Pinneberger Hallenbad könnte in die Winterpause gehen

„Etwas zu finden zwischen durchgehend offen und kompletter Schließung“, sei daher sein Bestreben. So sei denkbar, „nicht das ganze Jahr über vollen Betrieb zu fahren, sondern eine Winterpause mit eingeschränktem oder ganz ohne Betrieb zu machen“, sagt er. Diese Idee stammt von der DLRG. „Aus unserer Sicht ist das ein praktikabler Vorschlag, der sich finanziell im bisherigen Rahmen bewegt“, meint Roland Wiebicke, Vorsitzender der DLRG in Pinneberg.

Nach derzeitigen Berechnungen würde das Bad, sofern es in drei bis vier kalten Monaten geschlossen ist, rund 1,5 Millionen Euro Minus im Jahr machen. Das ist ungefähr so viel wie vor der Energiekrise. Ist das Bad zur heutigen Zeit ganzjährig in Betrieb, sei mit rund drei Millionen Euro Verlust zu rechnen, sagt Wiebicke.

Ein Vorteil dieses Lösungsvorschlags sei, dass er sich auf die kommenden Jahre verlängern ließe: „Denn, machen wir uns nichts vor, ich glaube nicht, dass die Energiepreise wieder auf Vorkrisenniveau sinken“, so der DLRG-Vorsitzende. Wiebicke weist aber auch darauf hin, dass sich eine Schließung des Bades von weniger als vier Monaten kaum lohnt, weil das Entleeren und Neubefüllen der Becken allein recht lange dauert.

Hallenbad frisst so viel Energie wie 380 Einfamilienhäuser

Nur mäßig angetan von dem DLRG-Vorschlag sind die Schulen, berichtet er. Wohin auch mit den Schülern in den Wintermonaten? Wie ließe sich eine Schwimmunterrichtspause in den Lehrplan einbauen? Was machen die Trainer, die auch im Winter auf Einkommen angewiesen sind?

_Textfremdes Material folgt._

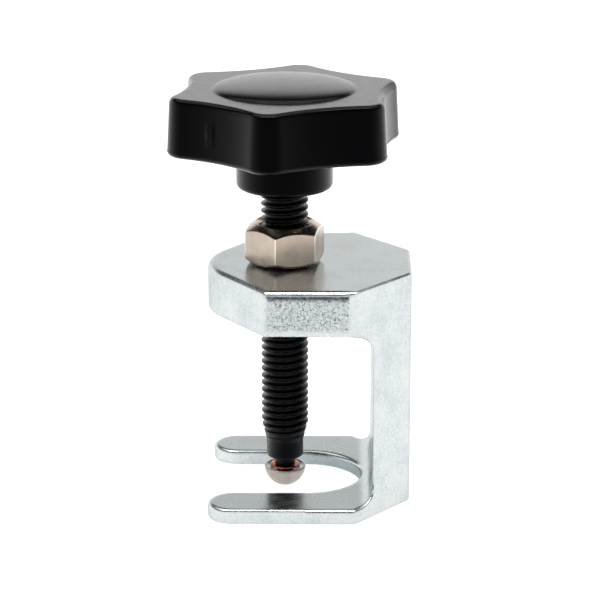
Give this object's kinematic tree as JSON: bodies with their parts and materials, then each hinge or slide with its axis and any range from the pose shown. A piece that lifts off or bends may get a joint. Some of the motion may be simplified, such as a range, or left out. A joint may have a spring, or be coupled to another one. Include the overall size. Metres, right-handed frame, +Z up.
{
  "type": "ball joint separator",
  "caption": "Small C-frame ball joint separator: forked lower jaw, threaded spindle with star knob, lock nut and swivel pressure pad.",
  "frame": {"origin": "middle of the whole tool's box, on the plane of the fork's underside; the spindle's axis is 1.05 mm towards -X from it", "axes": "+Z up along the spindle, from the fork to the knob; -X is the side that the fork opens to; +X is the web's back"},
  "size_m": [0.0401, 0.04, 0.0705],
  "materials": {
    "frame_zinc": "bright zinc plate over a forged, shot-blasted skin",
    "spindle_black_oxide": "rolled thread, black oxide, lightly oiled",
    "knob_plastic": "moulded, semi-gloss",
    "bush_steel": "turned steel",
    "nut_nickel": "nickel plate",
    "pad_nickel": "nickel plate",
    "washer_copper": "copper, half bright"
  },
  "bodies": {
    "frame": {"frame": "frame_zinc"},
    "swivel": {"swivel_washer": "washer_copper"},
    "spindle": {"spindle": "spindle_black_oxide", "star_knob": "knob_plastic", "knob_bush": "bush_steel"},
    "pad": {"pressure_pad": "pad_nickel"},
    "nut": {"lock_nut": "nut_nickel"}
  },
  "joints": [
    {"name": "spindle_travel", "type": "slide", "parent": "frame", "child": "swivel", "axis": [0, 0, 1], "range_m": [0, 0.0275]},
    {"name": "spindle_turn", "type": "hinge", "parent": "swivel", "child": "spindle", "pos_m": [-0.00105, 0, 0.0041], "axis": [0, 0, 1], "range_deg": [0, 7920]},
    {"name": "pad_tilt", "type": "hinge", "parent": "swivel", "child": "pad", "pos_m": [-0.00105, 0, 0.0026], "axis": [0, 1, 0], "range_deg": [-5, 5]},
    {"name": "lock_nut_travel", "type": "slide", "parent": "spindle", "child": "nut", "axis": [0, 0, 1], "range_m": [0, 0.0055]}
  ],
  "couplings": [
    {"joint": "spindle_travel", "follows": "spindle_turn", "m_per_rad": 0.00019894}
  ]
}
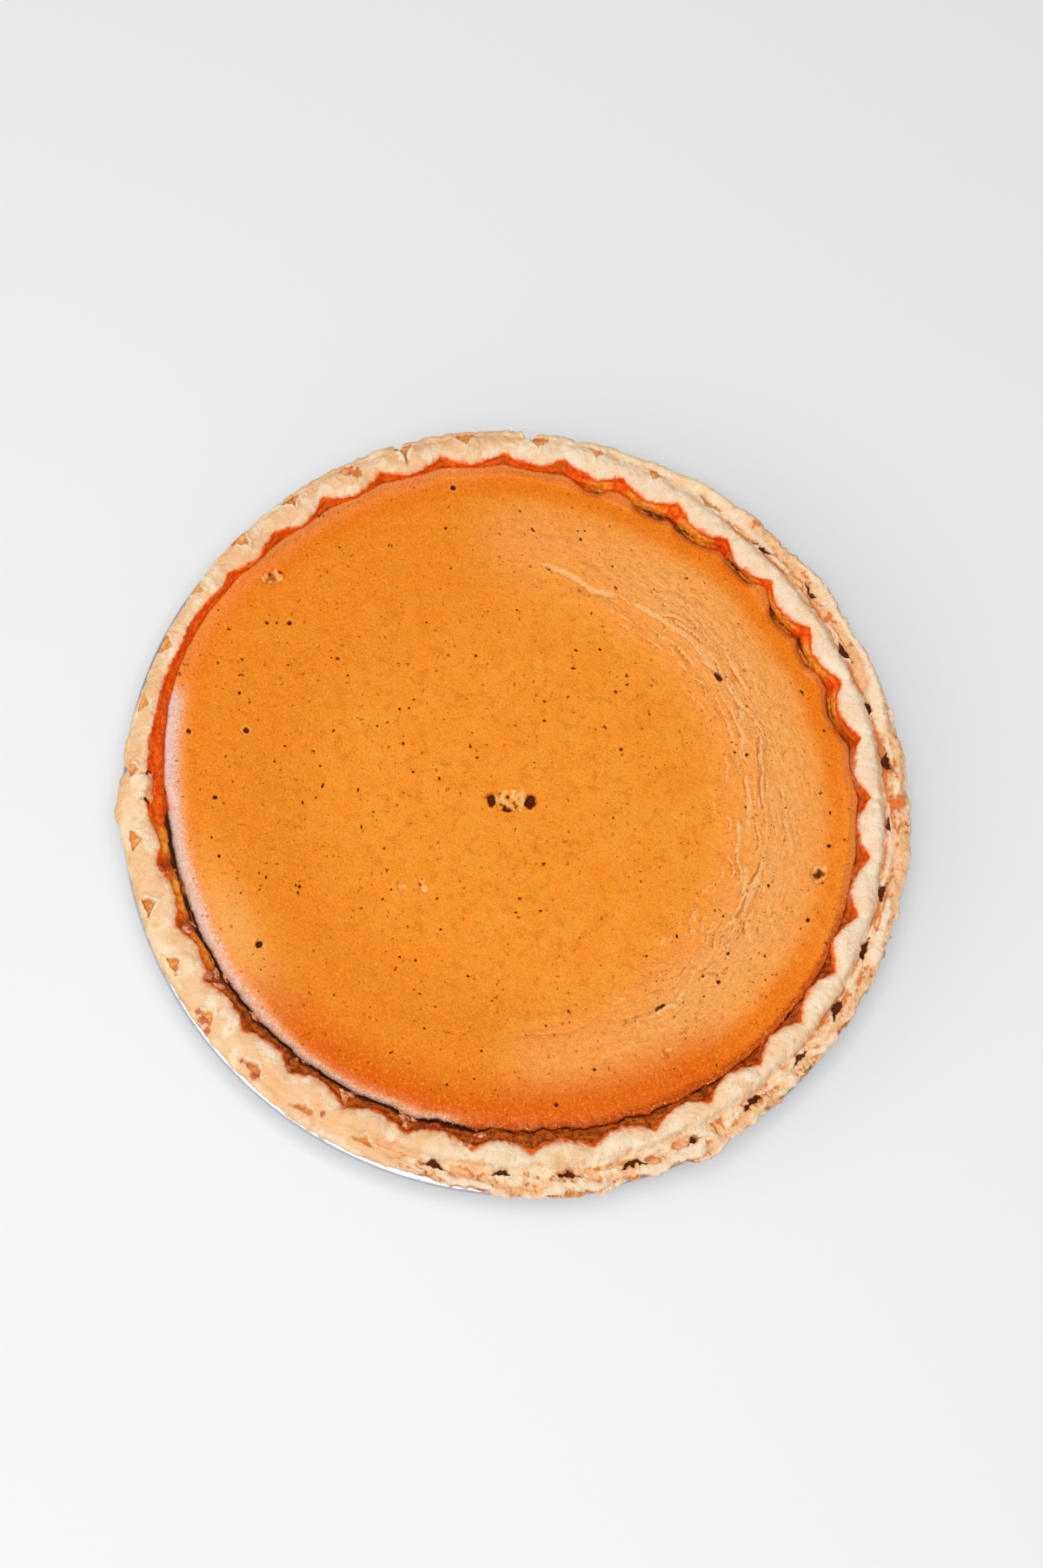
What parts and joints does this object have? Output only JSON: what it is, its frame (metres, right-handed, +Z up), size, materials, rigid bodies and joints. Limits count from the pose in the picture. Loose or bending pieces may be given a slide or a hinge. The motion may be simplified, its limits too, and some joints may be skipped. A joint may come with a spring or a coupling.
{
  "type": "pumpkin pie",
  "caption": "Whole round pumpkin pie with a smooth set filling and a stamped, crimped pastry rim, baked in its foil tin.",
  "frame": {"origin": "on the ground, under the middle of the tin's base", "axes": "+Z up out of the pie; -Y towards the near side of the picture, +X to its right"},
  "size_m": [0.2469, 0.2454, 0.0403],
  "materials": {
    "foil": "thin bright pressed foil with fine pleats",
    "pastry": "pale baked pastry, dry and matt, browner in its marks and torn edges",
    "pumpkin_custard": "orange set custard, satin, with pores, fine cracks and wrinkles"
  },
  "bodies": {
    "root": {"pie_tin": "foil", "crust": "pastry", "filling": "pumpkin_custard"}
  },
  "joints": []
}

Eine weitere Möglichkeit zum Energiekostensparen, die der Runde Tisch besprochen hat, ist da schon attraktiver für die Schulen und Vereine. Folglich gibt es die Überlegung, das 50-Meter-Becken von der Sprunghalle zu trennen und nicht mehr zu beheizen. Zeitgleich hält das Springerbecken in Zukunft als Lehrschwimmbecken her. Auch dieser Vorschlag ließe sich zeitlich begrenzen und zum Beispiel nur in den kalten Monaten anwenden. Noch ist nichts beschlossen. All diese Ideen zur Zukunft des Hallenbades sollen Teil der Vorlage für den Hauptausschuss werden.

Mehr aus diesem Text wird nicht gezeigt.